* BEGIN Material provided *

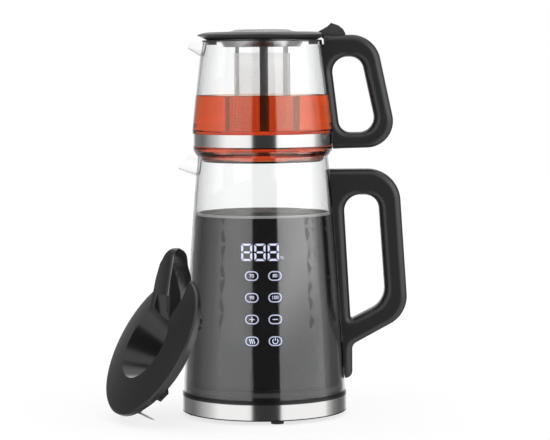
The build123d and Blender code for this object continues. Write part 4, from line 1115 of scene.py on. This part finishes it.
# ---------------------------------------------------------------- tea
@dataclass
class TeaFill:
    """The tea that stands in the glass teapot."""

    level: float = 301.4 * MM
    glass_floor: float = 2.6 * MM
    floor_gap: float = 0.05 * MM
    soak: float = 0.25 * MM
    meniscus: float = 0.7 * MM
    meniscus_width: float = 1.6 * MM
    rows: int = 26

    def build(self) -> list[bpy.types.Object]:
        """Make the tea to the inside of the glass.

        Returns:
            The tea.
        """
        probe = Probe("teapot_glass")
        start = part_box("teapot_glass")[0][2] + self.glass_floor + self.floor_gap
        heights = [start + (self.level - start) * row / self.rows for row in range(self.rows + 1)]
        profile = [(probe.inner_radius(height) + self.soak, height) for height in heights]
        wall = profile[-1][0]
        profile[-1] = (wall, self.level + self.meniscus)
        profile.append((wall - self.meniscus_width / 3, self.level + self.meniscus / 3))
        profile.append((wall - self.meniscus_width, self.level))
        profile.append((wall / 2, self.level))
        tea = finished(turned("tea_fill", profile), "tea_fill", Finishes.TEA)
        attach(tea, "teapot")
        return [tea]


# ---------------------------------------------------------------- studio
WHITE = (1.0, 1.0, 1.0, 1.0)


@dataclass
class Studio:
    """Pale floor, soft panels round the object and the camera, in metres and degrees."""

    distance: float = 2.064
    height: float = 0.333
    across: float = 0.0111
    lens: float = 143.0
    pitch: float = 4.14
    roll: float = -0.4
    clip: float = 0.1
    floor_r: float = 4.0
    floor_t: float = 1.0 * MM
    floor_points: int = 96
    floor_shade: float = 0.3
    floor_glow: float = 0.75
    floor_roughness: float = 0.9
    peak: float = 3.0
    low_peak: float = 1.3
    top: float = 1.3
    fill: float = 0.85
    clear: float = 0.96
    # heights, as the z of a unit direction, between which each light fades
    horizon: tuple[float, float] = (-0.04, 0.045)
    side_fade: tuple[float, float] = (0.55, 0.75)
    top_fade: tuple[float, float] = (0.6, 0.8)
    # degrees from straight in front, to the right, and the brightness there
    panels: tuple[tuple[float, float], ...] = (
        (-180, 1.0), (-162, 0.7), (-150, 0.25), (-118, 0.2), (-107, 0.34), (-83, 0.8), (-63, 1.4),
        (-44, 1.6), (-27, 1.45), (-19, 1.3), (-16, 0.05), (22, 0.05), (25, 2.2), (33, 2.5), (48, 2.95),
        (67, 2.95), (88, 2.1), (100, 0.77), (114, 0.29), (131, 0.15), (150, 0.25), (162, 0.7), (180, 1.0))

    def camera(self) -> None:
        """Place the camera in front, near the height of the top and tilted down a little."""
        data = bpy.data.cameras.new("camera")
        data.lens = self.lens
        data.clip_start = self.clip
        camera = bpy.data.objects.new("camera", data)
        bpy.context.scene.collection.objects.link(camera)
        camera.location = (self.across, -self.distance, self.height)
        tilt = Matrix.Rotation(math.radians(90 - self.pitch), 4, "X")
        spin = Matrix.Rotation(math.radians(self.roll), 4, "Z")
        camera.rotation_euler = (tilt @ spin).to_euler()
        bpy.context.scene.camera = camera

    def panel_light(self, graph: Graph, ray: Socket) -> Socket:
        """Brightness of the studio in a direction.

        Args:
            graph: The world's graph.
            ray: The direction.

        Returns:
            The brightness.
        """
        parts = graph.add("ShaderNodeSeparateXYZ", {0: ray}).outputs
        angle = graph.maths("ARCTAN2", parts["X"], graph.maths("MULTIPLY", parts["Y"], -1.0))
        share = graph.maths("ADD", graph.maths("DIVIDE", angle, math.tau), 0.5)
        ramp = graph.add("ShaderNodeValToRGB", {"Fac": share})
        stops = ramp.color_ramp.elements
        for degrees, light in self.panels[1:-1]:
            stop = stops.new((degrees + 180) / 360)
            stop.color = (light / self.peak,) * 3 + (1.0,)
        for stop, (_, light) in ((stops[0], self.panels[0]), (stops[-1], self.panels[-1])):
            stop.color = (light / self.peak,) * 3 + (1.0,)
        level = graph.maths("MULTIPLY", ramp.outputs["Color"], self.peak)
        cap = graph.between(parts["Z"], *self.horizon, self.low_peak, self.peak)
        high = graph.between(parts["Z"], *self.side_fade, 1.0, 0.0)
        sides = graph.maths("MULTIPLY", graph.maths("MINIMUM", level, cap), high)
        top = graph.between(parts["Z"], *self.top_fade, 0.0, self.top)
        return graph.maths("ADD", sides, top)

    def world(self) -> None:
        """Light the scene from all round; what is seen directly is plain white."""
        world = bpy.data.worlds.new("studio")
        bpy.context.scene.world = world
        world.use_nodes = True
        graph = Graph(world.node_tree)
        backdrop = next(node for node in world.node_tree.nodes if node.type == "BACKGROUND")
        ray = graph.add("ShaderNodeTexCoord").outputs["Generated"]
        studio = self.panel_light(graph, ray)
        path = graph.add("ShaderNodeLightPath").outputs
        unmirrored = graph.maths("LESS_THAN", path["Glossy Depth"], 0.5)
        straight = graph.maths("MULTIPLY", path["Is Transmission Ray"], unmirrored)
        through = graph.maths("MULTIPLY", straight, self.clear)
        seen = graph.maths("MAXIMUM", path["Is Camera Ray"], through)
        matt = path["Is Diffuse Ray"]
        rest = graph.maths("SUBTRACT", graph.maths("SUBTRACT", 1.0, seen), matt)
        soft = graph.maths("MULTIPLY", matt, self.fill)
        mirrored = graph.maths("MULTIPLY", studio, rest)
        total = graph.maths("ADD", graph.maths("ADD", seen, soft), mirrored)
        graph.feed(backdrop, {"Color": WHITE, "Strength": total})

    def floor(self) -> None:
        """Lay a pale floor that mirrors stay clear of."""
        mesh = turned("floor", [(self.floor_r, -self.floor_t), (self.floor_r, 0.0)], self.floor_points)
        floor = bpy.data.objects.new("floor", mesh)
        bpy.context.scene.collection.objects.link(floor)
        material, graph, shader = blank_material("pale_floor")
        graph.feed(shader, {"Base Color": (*(self.floor_shade,) * 3, 1.0), "Emission Color": WHITE,
                            "Emission Strength": self.floor_glow, "Roughness": self.floor_roughness,
                            "Specular IOR Level": 0.0})
        mesh.materials.append(material)
        keep_from_mirrors(floor)

    def build(self) -> None:
        """Make the whole studio."""
        self.camera()
        self.world()
        self.floor()
        scene = bpy.context.scene
        scene.view_settings.view_transform = "Standard"
        scene.view_settings.look = "None"


def main() -> None:
    """Build the studio, the finishes and every fine piece in order."""
    logging.basicConfig(level=logging.INFO, format="%(name)s: %(message)s")
    Studio().build()
    dress_frame_nodes()
    for maker in (TeaFill(), InfuserMesh(), LidSieves(), PanelMarks()):
        for piece in maker.build():
            LOG.info("%s: %d faces", piece.name, len(piece.data.polygons))


if __name__ == "__main__":
    main()
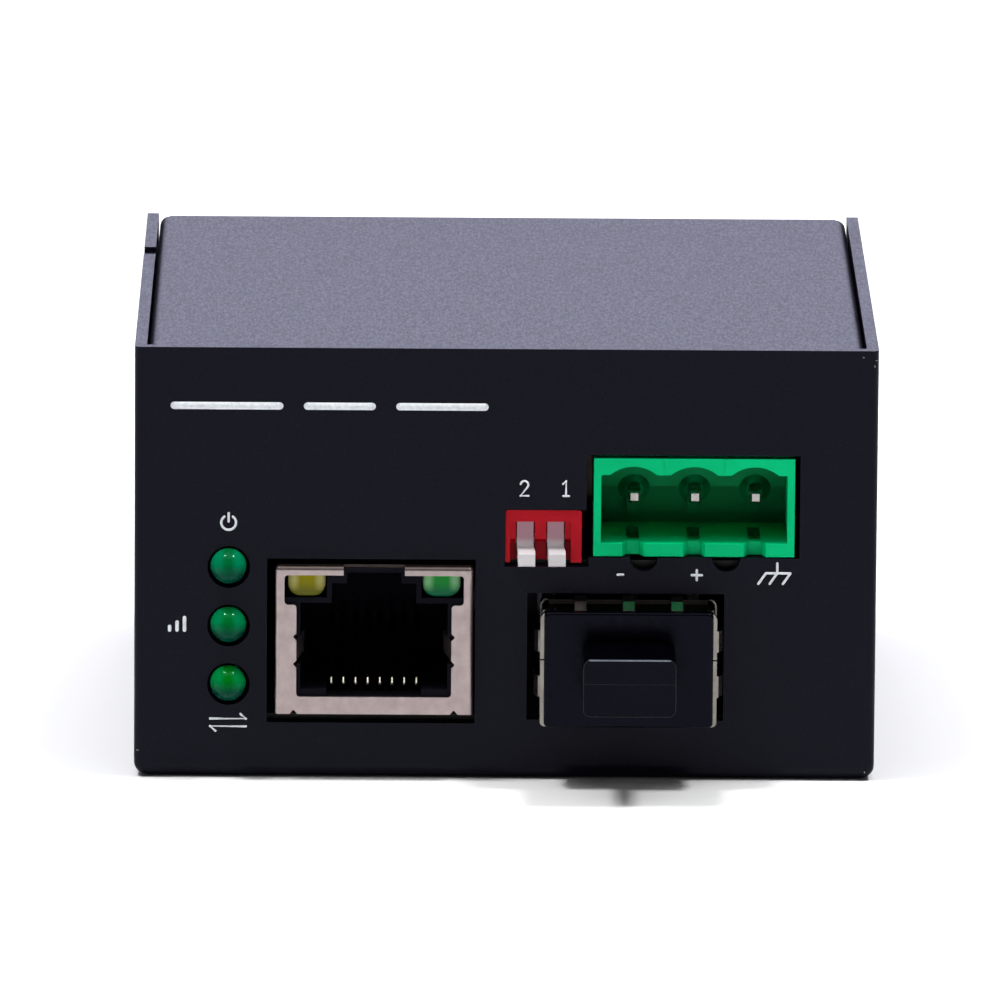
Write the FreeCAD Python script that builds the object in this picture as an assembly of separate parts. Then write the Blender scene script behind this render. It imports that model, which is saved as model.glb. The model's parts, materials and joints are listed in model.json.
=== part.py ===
import FreeCAD, Part
import math
import os

# A compact DIN-rail fibre media converter: a folded steel tray with its front panel, a folded lid
# with the back panel, and two stacked circuit boards that carry every connector, lamp and switch.
# While it is modelled, Y runs from the outer face of the front panel (0) towards the back.
# All sizes are in millimetres.

# --- folded case ---
sheet = 1.0                 # thickness of the folded sheet
bend_inside = 0.3           # inside radius of the folds round the base
corner_outside = 0.6        # welded and ground upright corners at the front
lid_fold_outside = 0.85     # the lid's folds are pressed sharp
lid_fold_inside = 0.1
side_gap = 0.12             # between a lid flange and its side wall
lid_drop = 0.15             # how far the lid's top lies below the tops of the walls
lid_front_gap = 0.12        # between the lid's front edge and the front panel
flange_height = 9.0         # side flanges of the lid
corner_relief = 1.1         # open corner between a side flange and the back panel
wall_corner = 0.4           # rounded rear ends of the walls' top edges
return_width = 3.2          # strip of each side wall that turns in under the case
seam = 0.2                  # open seam between a return strip and the base plate
back_foot_gap = 0.3         # between the back panel's lower edge and the surface below
nick_length = 3.2           # shallow step in the top edge of the left wall
nick_depth = 0.45
nick_from_back = 19.5

# --- where the pieces stand across the case, from the left wall to the right wall ---
lamp_inset = 7.87           # left side to the column of lamps
lamp_jack_gap = 1.58        # lamp holder to jack
jack_cage_gap = 5.8         # jack to transceiver cage
cage_inset = 13.5           # cage to right side
header_inset = 6.88         # terminal header to right side
switch_gap = 0.98           # switch body to terminal header

# --- the two circuit boards ---
board_thickness = 1.6
board_front_gap = 0.5       # behind the front panel
board_length = 57.0
board_rear_gap = 1.5
board_side_gap = 1.5
standoff_height = 2.6
spacer_height = 11.7        # between the two boards
board_hole_inset_x = 4.0
board_hole_inset_y = 4.5    # rear pair of fixing holes, from the rear edge
front_hole_y = 15.0         # front pair of fixing holes, from the front panel
headroom = 9.23             # terminal header to the tops of the walls

# --- M3 fixings ---
screw_radius = 1.5
thread_gap = 0.05           # all round a screw in its threaded hole
clearance_gap = 0.15        # all round a screw in a plain hole
pan_radius = 2.8
pan_height = 1.7
lid_screw_head_radius = 2.75
head_gap = 0.05             # all round a countersunk head
lid_screw_length = 5.0
lid_screw_drop = 5.4        # below the tops of the walls
lid_screw_inset = 9.0       # from the front panel and from the back
standoff_radius = 2.5
clinch_radius = 2.1
spacer_across_flats = 5.5
recess_width = 0.5          # cross recess
recess_reach = 1.35
recess_depth = 0.9
nut_radius = 2.8
nut_thickness = 1.4
clip_hole_spacing = 20.0    # threaded pair in the back panel for a rail clip

# --- network jack ---
jack_width = 16.5
jack_height = 12.6
jack_depth = 21.3
jack_proud = 1.0            # in front of the panel
jack_lift = 0.5             # shield above the board
shield = 0.25               # shield sheet
shield_bend = 0.35
jack_window_left = 0.7      # panel opening round the jack
jack_window_right = 0.2
jack_window_top = 0.45
jack_window_bottom = 0.95
mouth_half = 6.48           # opening in the shield's face
mouth_bottom = 1.47
lens_window_half = 7.49
lens_window_bottom = 9.33
lens_window_top = 11.85
latch_half = 2.56
mouth_corner = 0.3
latch_setback = 1.0         # the latch notch reaches back into the shield's top
tab_centre = 5.42           # inward ground springs
tab_height = 2.34
tab_slit = 0.3
tab_length = 4.2
tab_lean = 0.65             # the springs close in on the plug by this much
foot_notch_x = 6.7
foot_notch = 0.4
foot_notch_round = 0.12
plug_half = 6.15            # plug cavity in the moulded housing
plug_depth = 14.0
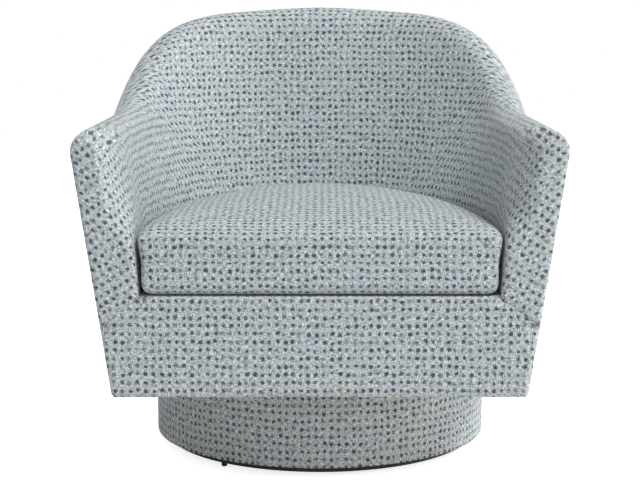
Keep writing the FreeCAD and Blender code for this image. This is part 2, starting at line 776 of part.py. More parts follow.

* END Material provided *

Goal of the exercise →
Return nothing but the lines running from the line with "Write the FreeCAD" through the line with "# All sizes are in millimetres.", exactly as they appear.

Solution for this problem →
Write the FreeCAD Python script that builds the object in this picture as an assembly of separate parts. Then write the Blender scene script behind this render. It imports that model, which is saved as model.glb. The model's parts, materials and joints are listed in model.json.
=== part.py ===
import FreeCAD, Part
import math
import os

# A compact DIN-rail fibre media converter: a folded steel tray with its front panel, a folded lid
# with the back panel, and two stacked circuit boards that carry every connector, lamp and switch.
# While it is modelled, Y runs from the outer face of the front panel (0) towards the back.
# All sizes are in millimetres.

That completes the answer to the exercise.